Ce mercredi, le dispositif policier est encore présent à Kherrata. Des tournées et des descentes sont opérées dans les villages à la recherche de militants du Hirak. Certains ont dû quitter leur domicile pour échapper aux arrestations. Les familles ont peur pour leurs enfants. Aujourd’hui le militant Amrane Bachir a été arrêté chez lui. Il avait déjà été  arrêté et relâché.

Selon vous, comment la situation peut-elle évoluer dans les prochains jours ?

Nous sommes inquiets tout d’abord par cette pression qui est exercée sur Kherrata. On s’interroge sur toute cette charge sur cette ville qui reste quand même la capitale du Hirak.

En relisant et en revoyant tous les discours depuis le retour du Hirak en février 2021, et au vu des décisions qui ont été prises, il n’y a pas de doute que c’est le Hirak qui est visé.

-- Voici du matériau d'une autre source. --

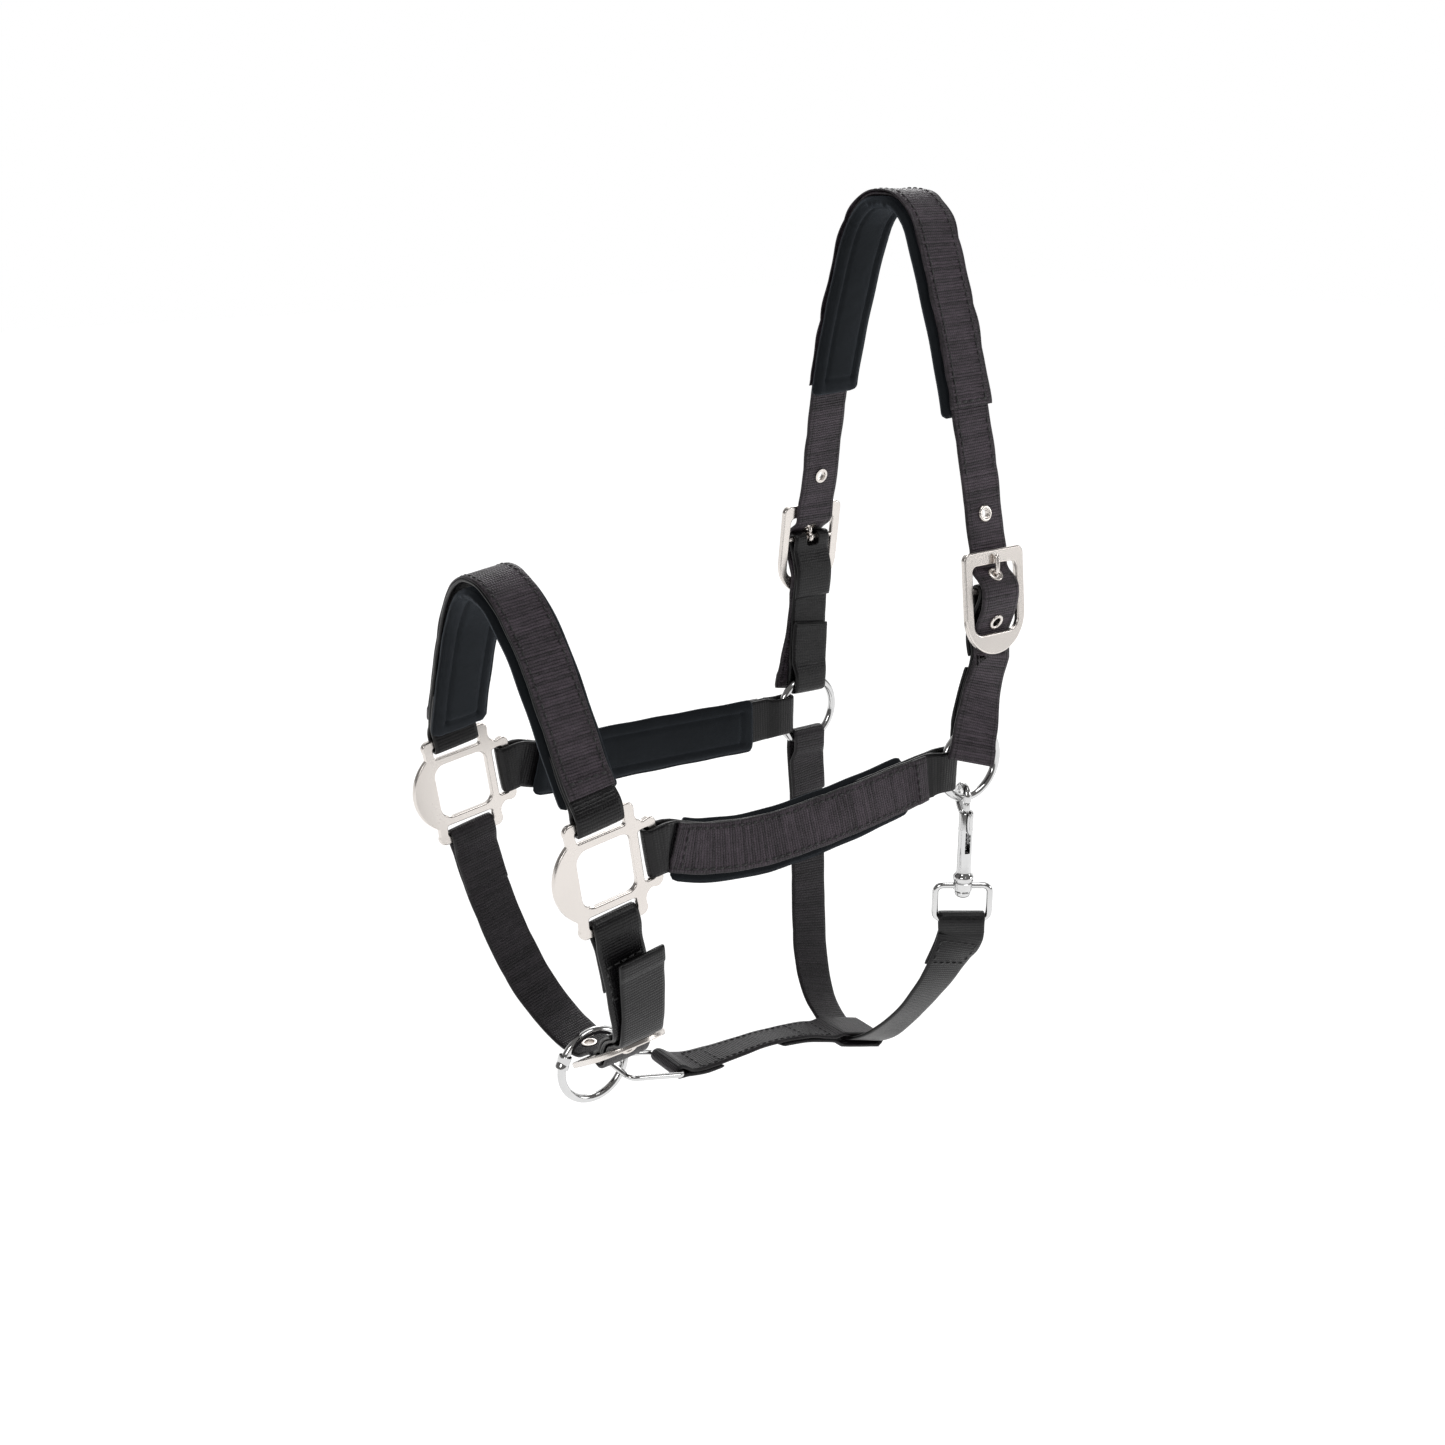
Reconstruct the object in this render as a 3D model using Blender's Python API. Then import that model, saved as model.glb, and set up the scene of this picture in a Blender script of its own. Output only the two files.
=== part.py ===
"""Webbing headcollar. Origin under the crown pad at the poll, +Z up, nose towards -X, near side -Y."""

import math

import bmesh
import bpy
import numpy as np
from mathutils import Matrix, Vector

# driving dimensions, in millimetres
WEB = 25.0
WEB_THICK = 2.0
GAP = 0.35
PAD_WIDE = 31.4
PAD_THICK = 5.6
RING_MID = 19.75
RING_WIRE = 2.25
PLATE = 3.0
SQUARE_AT = (-231.0, 70.0, -288.4)
SQUARE_TILT = 8.0
RIM_OUT = 27.6
CHEEK_RING = {-1: (1.0, -70.0, -285.0), 1: (1.0, 70.0, -292.0)}
BUCKLE_AT = (6.0, 77.0, -195.0)
BUCKLE_TILT = 7.0
CHIN_RING = (-198.0, 0.0, -434.0)
LINK_REAR = (-149.5, 0.0, -450.0)
SNAP_AXIS = (-4.3, -75.0)
SNAP_TURN = -20.0
EYE_TURN = -36.0
EYE_BAR_Z = -374.0
EYELET_OUT = 4.3
EYELET_HOLE = 2.6
SIDES = {"near": -1, "far": 1}
SLOTS = {}


def clear():
    for item in list(bpy.data.objects):
        bpy.data.objects.remove(item, do_unlink=True)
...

Le pouvoir veut prendre les devants et anticiper sur le retour des marches en occupant l’espace avant même le retour du Hirak.

En tant qu’organisation de défense des droits de l’homme, quel est votre appel  ?  

Notre appel s’adresse en premier lieu aux services de sécurité pour faire preuve de retenue, et aux autorités politiques et judiciaires pour faire preuve de clairvoyance. L’heure n’est pas à la répression, et à ce titre nous dénonçons cette feuille de route du « tout sécuritaire».

Nous appelons à l’ouverture d’un processus politique, démocratique et surtout au respect des droits humains. Et aussi nous réitérons notre appel pour la libération de tous les 200 détenus d’opinion qui sont en prison avant même les incidents de Kherrata.

Nous réclamons l’abrogation de l’article 87-bis du Code pénal (amendé) criminalisant tout action politique et qui sert de base à toute cette répression. Cet article même a déjà fait l’objet de vives critiques en 2018 sur la définition du terrorisme. Le Conseil des droits de l’homme de l’ONU avait demandé à l’Algérie de revoir cette définition.